Ministry of Defence v DeBique: Case Note



Ministry of Defence v DeBique: Case Note

The Appellant, the MOD, appealed against an Employment Tribunal’s finding that the Respondent employee had been the victim of indirect discrimination in the way in which two provisions, criteria, or practices (PCPs) were applied to her.

The Claimant, a national of St Vincent and the Grenadines and a serving British Soldier and single mother was disciplined by the Army because she could not comply, due to her childcare arrangements, with the Army’s PCP that a soldier must be available for deployment on a 24/7 basis (the 24/7 PCP).

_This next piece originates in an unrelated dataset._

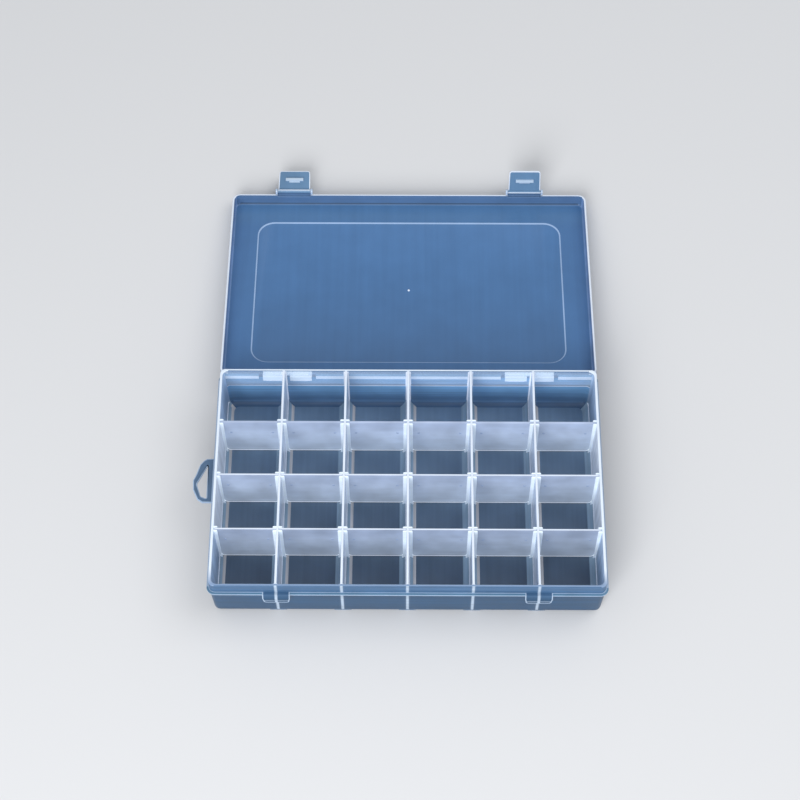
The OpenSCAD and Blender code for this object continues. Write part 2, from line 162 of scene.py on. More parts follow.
# Front and rear walls seen from inside: blue above, slate below, with flow
# lines along them.
end_wall = milky("end wall", "#58789A", 0.92, streaks=(14, 14, 900), streak_depth=0.14,
                 fade=("Z", 0.006, 0.018, "#71A0CA"), glow=0.10)
# The top of the rear wall is thin and clear, so the hinge shows through it.
clear_band = milky("rear wall, clear", "#D8E8FC", 0.28, streaks=(14, 14, 900), streak_depth=0.05,
                   fade=("Z", 0.019, 0.025, "#B4CCE8"), glow=0.18)
# The flange's root behind it, which shows through as a pale line.
rear_flange = milky("rear flange, root", "#D0DEEE", 0.95, streak_depth=0.05, glow=0.27)
# The flange's top in front: slate, with flow lines along it.
flange_sheet = milky("flange, front", "#5C84A4", 0.93, streaks=(10, 10, 420), streak_depth=0.08)
# Side walls and partitions, looked along: whitish, with upright streaks.
side_wall = milky("side wall", "#D4DFEE", 0.78, streaks=(14, 320, 14), streak_depth=0.14, cloud_depth=0.10,
                  glow=0.20)
part_wall = milky("partition", "#CCD7E8", 0.75, streaks=(14, 320, 14), streak_depth=0.16, cloud_depth=0.12,
                  fade=("Z", 0.012, 0.028, "#9DB1CC"), glow=0.18)
# The two ends of a side wall, which are clearer and bluer.
side_clear = milky("side wall, clear", "#8299B4", 0.85, streaks=(14, 320, 14), streak_depth=0.16,
                   cloud_depth=0.12, fade=("Z", 0.010, 0.028, "#A6C0E0"), glow=0.14)
# Scoops along the foot of the walls: a white line at the top, then blue grey;
# warm grey where they face the right, and slate where they face the front.
scoop_top = milky("scoop, upper line", "#E6EDF8", 0.9, streaks=(14, 300, 14), streak_depth=0.12, glow=0.25)
scoop_cool = milky("scoop, cool", "#8AA2B6", 0.95, streaks=(700, 14, 14), streak_depth=0.16, glow=0.08)
scoop_warm = milky("scoop, warm", "#BAB9BB", 0.95, streaks=(700, 14, 14), streak_depth=0.20, glow=0.10)
scoop_dark = milky("scoop, shaded", "#49698A", 0.97, streaks=(14, 14, 600), streak_depth=0.08)
# The floor: slate, darker towards the front, with faint flow lines along Y.
floor_sheet = milky("tray floor", "#4D5D6F", 0.97, streaks=(420, 10, 10), streak_depth=0.06, cloud_depth=0.07,
                    fade=("Y", -0.062, 0.048, "#718BA4"))
# The hang tab: a thin flat sheet, slate blue.
tab_sheet = milky("hang tab", "#54708F", 0.90, streaks=(200, 60, 10), streak_depth=0.08, cloud_depth=0.10)
tray_looks = [outside, edge, brim, brow, end_wall, clear_band, side_wall, part_wall, scoop_top, scoop_cool,
              scoop_warm, scoop_dark, floor_sheet, tab_sheet, rear_flange, flange_sheet, side_clear, back_wall]
(OUT, EDGE, BRIM, BROW, END, BAND, SIDE, PART, LINE, COOL,
 WARM, DARK, FLOOR, TAB, PALE, SHELF, CLEAR, BACK) = range(len(tray_looks))
# The rear wall's clear band starts at this height, over a thin bright line.
band_z, band_t = 17.8, 0.5


def inside_look(face):
    """The look of a face inside the tray, from the way it faces and its height."""
    n, z = face.normal, face.calc_center_median().z
    flat, level, slope, steep, upright = 0.998, 0.9, 0.6, 0.45, 0.25
    if n.z > flat:
        return FLOOR
    if z > floor_t + scoop_r + 0.1:
        if abs(n.x) > abs(n.y):
            return SIDE
        if n.y > 0 or z < band_z:
            return END
        return BAND if z > band_z + band_t else BRIM
    if abs(n.y) > abs(n.x):
        return DARK if n.z > slope else END
    if n.z < upright:
        return SIDE
    if n.z < steep:
        return LINE
    return WARM if n.z > level and n.x > 0 else COOL


def round_off(bm, geom, size, steps, affect="EDGES", material=-1):
    """Rounds edges, or the corners of a flat outline, and gives what it made."""
    return bmesh.ops.bevel(bm, geom=geom, offset=size, offset_type="OFFSET", segments=steps, profile=0.5,
                           affect=affect, material=material)


def cut(bm, place, across):
    """Cuts every face along a plane, so that its two sides can differ."""
    bmesh.ops.bisect_plane(bm, geom=list(bm.verts) + list(bm.edges) + list(bm.faces), dist=0.0001,
                           plane_co=place, plane_no=across)


def quarter(steps, first=0):
    """The angles of a quarter turn."""
    return [math.radians(90 * i / steps) for i in range(first, steps + 1)]


def ring(w, d, inset, r, z, look):
    """A ring for loft, this far inside a rectangle."""
    return w - 2 * inset, d - 2 * inset, r, z, look


def loft(bm, rings, steps=6):
    """Skins rounded rectangles (width, depth, corner radius, height, look) in
    order, by drawing out the edge of the first. Each ring's look is that of the
    strip that leads to it."""
    w, d, r, z, look = rings[0]
    corners = [bm.verts.new((sx * w / 2, sy * d / 2, z)) for sx, sy in ((1, 1), (-1, 1), (-1, -1), (1, -1))]
    bm.faces.new(corners).material_index = look
    round_off(bm, corners, r, steps, "VERTICES")
    cap = [f for f in bm.faces if len(f.verts) > 4][-1]
    loop = list(cap.verts)
    turn = []
    for v in loop:
        sx, sy = math.copysign(1, v.co.x), math.copysign(1, v.co.y)
        turn.append((sx, sy, math.atan2(abs(v.co.y) - (d / 2 - r), abs(v.co.x) - (w / 2 - r))))
    for w, d, r, z, look in rings[1:]:
        edges = [bm.edges.get((loop[i - 1], loop[i])) for i in range(len(loop))]
        grown = bmesh.ops.extrude_edge_only(bm, edges=edges)["geom"]
        fresh = {v for v in grown if isinstance(v, bmesh.types.BMVert)}
        loop = [next(e.other_vert(v) for e in v.link_edges if e.other_vert(v) in fresh) for v in loop]
        for v, (sx, sy, a) in zip(loop, turn):
            v.co = (sx * (w / 2 - r + r * math.cos(a)), sy * (d / 2 - r + r * math.sin(a)), z)
        for f in grown:
            if isinstance(f, bmesh.types.BMFace):
                f.material_index = look
    bm.faces.new(loop).material_index = look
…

In order to solve her childcare problems, and to allow her to be deployable on a 24/7 basis, the Claimant made the Army aware that she wanted to bring one of her sisters, a fellow national of St Vincent and the Grenadines, to the UK to assist with child care.

However, as a foreign national, under immigration rules, the Claimant’s sister could not enter this country other than as a visitor and as a visitor she could not stay for more than six months. The Army adopted and translated this rule so that the Claimant was prevented from bringing her sister to the UK to care for her child (the immigration PCP).

The Army’s disciplinary process continued against the Claimant, as a result of her unavailability for deployment on a 24/7 basis, until she submitted a Notice to Terminate her service with the Army and gave 12 months notice.

The Claimant then brought proceedings against the MOD alleging both indirect sex and race discrimination in the way in which two PCPs were applied to her by the MOD.

The Employment Tribunal held that the way in which the Army had applied both the 24/7 PCP and the immigration PCP was indirect sex and race discrimination by applying the immigration PCP and through the combined effect of both PCPs and the MOD failed to show that the PCPs were a proportionate means of achieving a legitimate aim.

The Employment Appeal Tribunal Held –

The MOD’s appeal was a fundamental mischaracterisation of the Claimant’s case:

1) The Claimant’s claim was not a challenge to the immigration rules themselves nor was it a claim under Part III of the RRA. It was instead a claim brought under Part II of the RRA, by the Claimant in her capacity as an “employee” in the Army. It was irrelevant that the immigration PCP arose from the operation of the immigration rules.

2) It was unnecessary for the Claimant’s case that the immigration PCP had to be applied to the Claimant by her employer “acting in its capacity as employer” it was enough that the Claimant had shown the immigration PCP was applied by the Crown, by whom she was employed.

3) The Appellant’s assertion that the immigration PCP applied only to the Claimant’s sister was unsustainable. The Employment Tribunal’s finding that the immigration PCP applied to the Claimant both directly and indirectly was unimpeachable.

4) The Tribunal did not err in its selection of the pool from which it compared the effect of the PCPs on the Claimant with other groups in the British Army. In reaching a decision as to the appropriate pool to use a Tribunal should consider the position in respect of different pools within the range of decisions open to them but they are entitled to select from that range the pool which they consider will realistically and effectively test the allegations before them.

5) The Employment Tribunal did not err in concluding that the immigration PCP put people of the Claimant’s national origin at a particular disadvantage, when compared to other persons in the pool. They correctly took into account, in addition to the Claimant’s own evidence, the statistical evidence before them. The Tribunal were entitled to find that the extended families of those of Vincentian national origin, which would include potential child carers, were more likely to be foreign nationals unable to visit the UK for more than six months. The Tribunal’s conclusion that, as a matter of common sense, the numbers of single parent soldiers of Vincentian national origin that might have potential carers with a right of abode in the UK and, conversely, the number of single parent soldiers of British national origin that might have potential carers who were foreign nationals, was likely to be small, was unimpeachable.

6) The Employment Tribunal’s approach of conflating the two separate PCPs when concluding that the Claimant had been subjected to discrimination was not an error of law. The Claimant’s case was that the disadvantage she was to subjected arose both because she was a female single parent solider required to be available for deployment 24/7 and because she was a Vincentian woman who was prevented from having a live in Vincentian relative provide child care. The Tribunal’s recognition of this double disadvantage reflected the reality of the situation.

7) The Tribunal did not err in law in finding that although the immigration PCP pursued the legitimate aim of controlling the UK’s borders and restricting entry to this country by non-nationals its continued application to the Claimant in the circumstances had not been shown to be a proportionate means of achieving that aim.